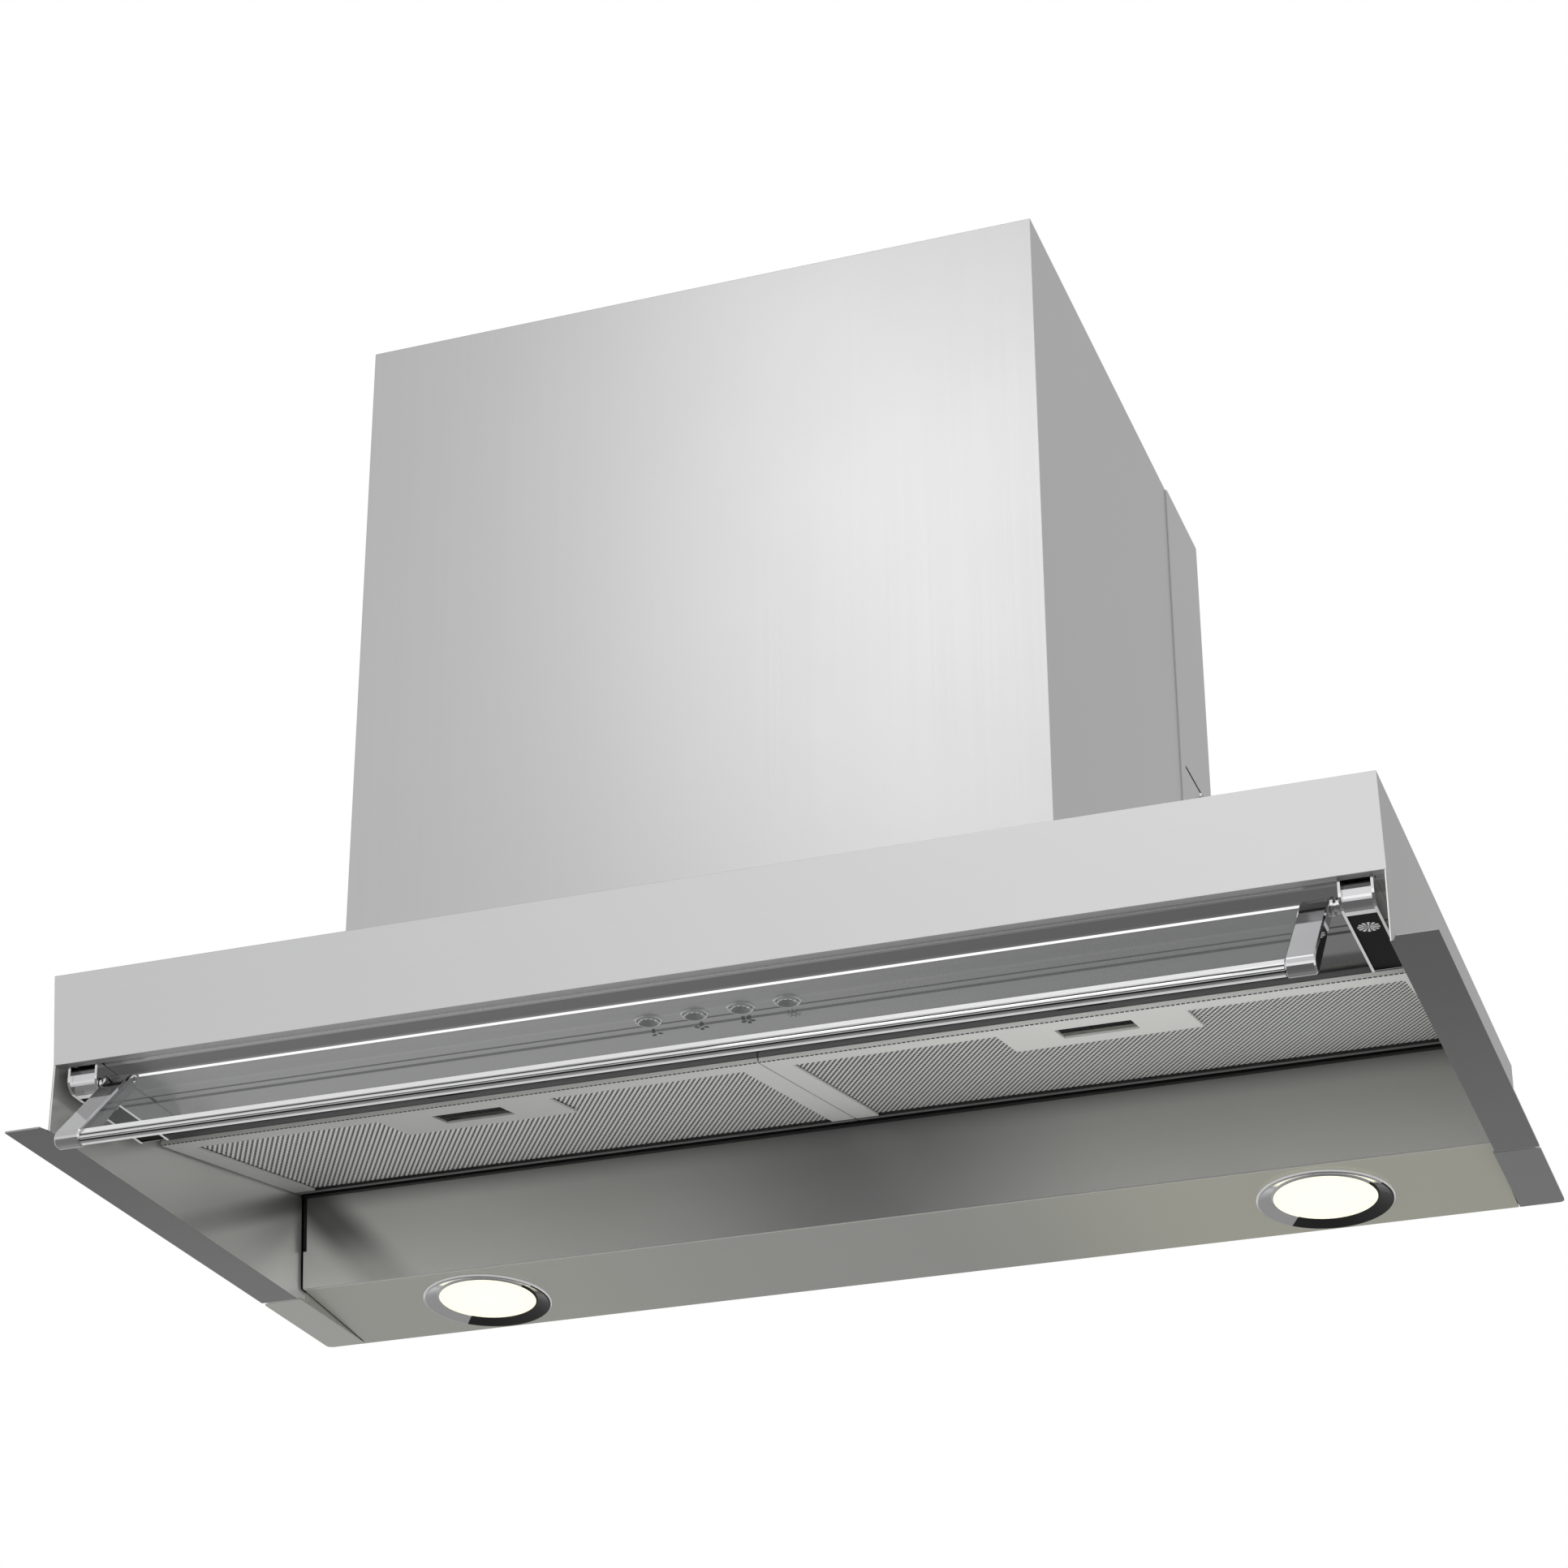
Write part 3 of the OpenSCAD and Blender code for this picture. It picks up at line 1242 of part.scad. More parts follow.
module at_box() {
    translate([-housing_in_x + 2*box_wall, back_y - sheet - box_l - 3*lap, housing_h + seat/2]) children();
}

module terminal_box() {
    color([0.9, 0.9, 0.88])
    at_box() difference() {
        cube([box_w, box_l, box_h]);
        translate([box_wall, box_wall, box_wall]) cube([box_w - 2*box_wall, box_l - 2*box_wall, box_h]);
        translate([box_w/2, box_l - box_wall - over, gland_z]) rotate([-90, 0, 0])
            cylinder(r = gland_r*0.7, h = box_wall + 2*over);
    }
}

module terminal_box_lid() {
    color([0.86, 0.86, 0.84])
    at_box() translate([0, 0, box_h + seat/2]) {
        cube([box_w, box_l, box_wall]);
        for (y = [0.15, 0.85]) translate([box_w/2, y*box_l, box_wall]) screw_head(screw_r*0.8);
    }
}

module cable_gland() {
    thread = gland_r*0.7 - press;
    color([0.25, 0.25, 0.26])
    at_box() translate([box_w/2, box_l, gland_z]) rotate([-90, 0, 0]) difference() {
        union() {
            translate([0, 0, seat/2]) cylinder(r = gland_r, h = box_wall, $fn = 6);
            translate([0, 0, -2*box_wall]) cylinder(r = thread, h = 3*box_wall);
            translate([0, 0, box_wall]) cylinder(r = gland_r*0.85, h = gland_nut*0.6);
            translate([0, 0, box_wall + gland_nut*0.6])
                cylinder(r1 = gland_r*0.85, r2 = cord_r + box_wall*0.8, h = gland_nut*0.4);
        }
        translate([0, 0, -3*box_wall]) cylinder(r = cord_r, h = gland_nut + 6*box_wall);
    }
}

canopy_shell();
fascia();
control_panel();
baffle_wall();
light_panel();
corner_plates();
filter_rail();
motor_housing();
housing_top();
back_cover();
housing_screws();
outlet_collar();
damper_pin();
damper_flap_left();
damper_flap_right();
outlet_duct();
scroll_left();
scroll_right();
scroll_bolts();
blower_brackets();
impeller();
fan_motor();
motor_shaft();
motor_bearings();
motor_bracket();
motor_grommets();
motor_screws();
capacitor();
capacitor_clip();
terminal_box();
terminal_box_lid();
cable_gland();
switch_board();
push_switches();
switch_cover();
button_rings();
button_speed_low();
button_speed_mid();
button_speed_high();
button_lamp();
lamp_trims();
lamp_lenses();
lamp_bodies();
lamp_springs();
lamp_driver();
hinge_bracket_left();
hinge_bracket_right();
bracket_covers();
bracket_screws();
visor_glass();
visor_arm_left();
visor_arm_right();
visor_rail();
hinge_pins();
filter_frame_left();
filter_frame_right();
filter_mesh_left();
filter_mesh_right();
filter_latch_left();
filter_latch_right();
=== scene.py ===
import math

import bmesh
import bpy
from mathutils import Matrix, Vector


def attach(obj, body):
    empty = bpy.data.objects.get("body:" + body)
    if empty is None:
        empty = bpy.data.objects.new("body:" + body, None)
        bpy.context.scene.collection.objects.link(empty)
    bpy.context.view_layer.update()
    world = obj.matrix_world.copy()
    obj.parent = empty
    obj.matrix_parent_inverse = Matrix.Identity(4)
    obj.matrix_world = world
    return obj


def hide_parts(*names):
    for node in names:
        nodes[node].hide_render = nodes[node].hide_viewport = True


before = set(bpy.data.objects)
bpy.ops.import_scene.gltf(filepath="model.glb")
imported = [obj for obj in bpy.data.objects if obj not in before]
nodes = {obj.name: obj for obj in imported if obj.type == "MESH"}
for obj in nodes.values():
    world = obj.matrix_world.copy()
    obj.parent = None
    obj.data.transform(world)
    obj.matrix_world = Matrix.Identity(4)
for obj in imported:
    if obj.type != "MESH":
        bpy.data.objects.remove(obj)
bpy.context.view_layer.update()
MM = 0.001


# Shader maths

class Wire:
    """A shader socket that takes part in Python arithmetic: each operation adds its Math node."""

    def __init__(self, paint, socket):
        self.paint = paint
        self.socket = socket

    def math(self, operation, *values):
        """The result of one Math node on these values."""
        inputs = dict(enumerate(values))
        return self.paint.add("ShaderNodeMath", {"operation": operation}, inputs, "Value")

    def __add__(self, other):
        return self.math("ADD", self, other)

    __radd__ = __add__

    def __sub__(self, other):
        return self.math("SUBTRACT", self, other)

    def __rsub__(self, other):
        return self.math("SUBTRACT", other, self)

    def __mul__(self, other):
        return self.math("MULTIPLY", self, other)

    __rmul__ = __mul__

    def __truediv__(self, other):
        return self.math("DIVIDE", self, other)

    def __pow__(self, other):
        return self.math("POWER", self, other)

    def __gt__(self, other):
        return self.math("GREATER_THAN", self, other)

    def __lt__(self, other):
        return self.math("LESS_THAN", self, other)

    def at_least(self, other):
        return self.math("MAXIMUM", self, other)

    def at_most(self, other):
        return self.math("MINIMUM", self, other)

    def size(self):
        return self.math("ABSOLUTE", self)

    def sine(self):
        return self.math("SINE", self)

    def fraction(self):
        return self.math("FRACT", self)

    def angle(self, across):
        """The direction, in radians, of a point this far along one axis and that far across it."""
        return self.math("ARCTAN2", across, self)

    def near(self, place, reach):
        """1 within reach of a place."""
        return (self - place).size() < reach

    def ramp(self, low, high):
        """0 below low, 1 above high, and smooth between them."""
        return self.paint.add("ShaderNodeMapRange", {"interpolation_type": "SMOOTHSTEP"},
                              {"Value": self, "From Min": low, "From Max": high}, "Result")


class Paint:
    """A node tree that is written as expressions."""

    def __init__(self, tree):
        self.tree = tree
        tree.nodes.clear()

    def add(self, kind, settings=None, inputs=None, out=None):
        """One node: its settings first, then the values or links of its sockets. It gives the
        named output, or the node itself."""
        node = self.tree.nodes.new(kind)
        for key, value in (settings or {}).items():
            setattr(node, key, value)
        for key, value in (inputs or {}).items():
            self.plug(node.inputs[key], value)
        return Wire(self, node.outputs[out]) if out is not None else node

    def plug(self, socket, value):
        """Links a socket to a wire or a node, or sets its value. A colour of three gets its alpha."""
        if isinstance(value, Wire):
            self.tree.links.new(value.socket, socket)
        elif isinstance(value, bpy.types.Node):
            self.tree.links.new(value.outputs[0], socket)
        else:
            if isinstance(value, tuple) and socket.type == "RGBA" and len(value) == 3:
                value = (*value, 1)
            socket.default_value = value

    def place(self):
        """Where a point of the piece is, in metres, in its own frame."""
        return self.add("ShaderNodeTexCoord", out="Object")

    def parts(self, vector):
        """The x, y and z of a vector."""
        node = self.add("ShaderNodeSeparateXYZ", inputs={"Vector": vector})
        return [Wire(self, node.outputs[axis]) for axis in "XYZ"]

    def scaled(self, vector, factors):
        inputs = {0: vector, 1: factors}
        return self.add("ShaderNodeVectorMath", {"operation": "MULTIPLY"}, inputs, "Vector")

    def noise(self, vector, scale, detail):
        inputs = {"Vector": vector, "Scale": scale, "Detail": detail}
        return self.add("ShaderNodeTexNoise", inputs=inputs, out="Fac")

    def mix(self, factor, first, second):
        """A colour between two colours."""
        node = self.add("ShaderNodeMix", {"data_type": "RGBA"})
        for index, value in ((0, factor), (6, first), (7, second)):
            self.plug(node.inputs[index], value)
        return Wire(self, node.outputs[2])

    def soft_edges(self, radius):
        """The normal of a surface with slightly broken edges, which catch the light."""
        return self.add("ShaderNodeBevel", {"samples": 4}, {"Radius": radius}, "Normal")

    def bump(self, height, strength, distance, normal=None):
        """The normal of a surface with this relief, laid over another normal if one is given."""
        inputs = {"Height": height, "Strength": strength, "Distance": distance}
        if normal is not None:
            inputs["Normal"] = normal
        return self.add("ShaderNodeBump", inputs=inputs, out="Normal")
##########
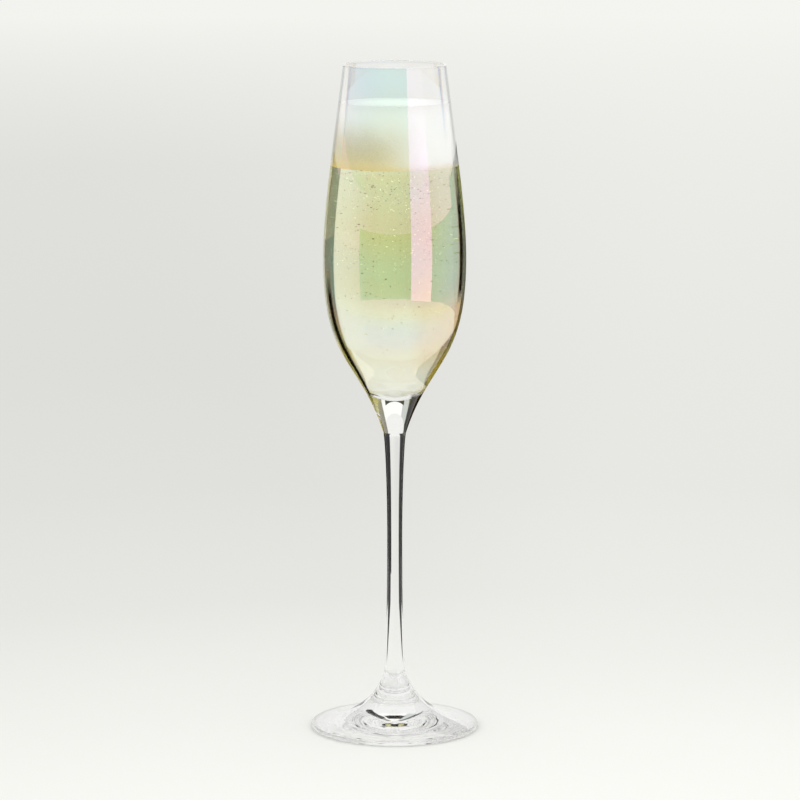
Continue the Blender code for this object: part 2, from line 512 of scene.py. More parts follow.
##########
■ **TASK**
Starting at the line that contains "button_speed_low();" and stopping at the line that contains "obj.matrix_parent_inverse = Matrix.Identity(4)", transcribe the lines exactly; both boundary lines are to be included.

■ **THE COMPLETED TASK**
button_speed_low();
button_speed_mid();
button_speed_high();
button_lamp();
lamp_trims();
lamp_lenses();
lamp_bodies();
lamp_springs();
lamp_driver();
hinge_bracket_left();
hinge_bracket_right();
bracket_covers();
bracket_screws();
visor_glass();
visor_arm_left();
visor_arm_right();
visor_rail();
hinge_pins();
filter_frame_left();
filter_frame_right();
filter_mesh_left();
filter_mesh_right();
filter_latch_left();
filter_latch_right();
=== scene.py ===
import math

import bmesh
import bpy
from mathutils import Matrix, Vector


def attach(obj, body):
    empty = bpy.data.objects.get("body:" + body)
    if empty is None:
        empty = bpy.data.objects.new("body:" + body, None)
        bpy.context.scene.collection.objects.link(empty)
    bpy.context.view_layer.update()
    world = obj.matrix_world.copy()
    obj.parent = empty
    obj.matrix_parent_inverse = Matrix.Identity(4)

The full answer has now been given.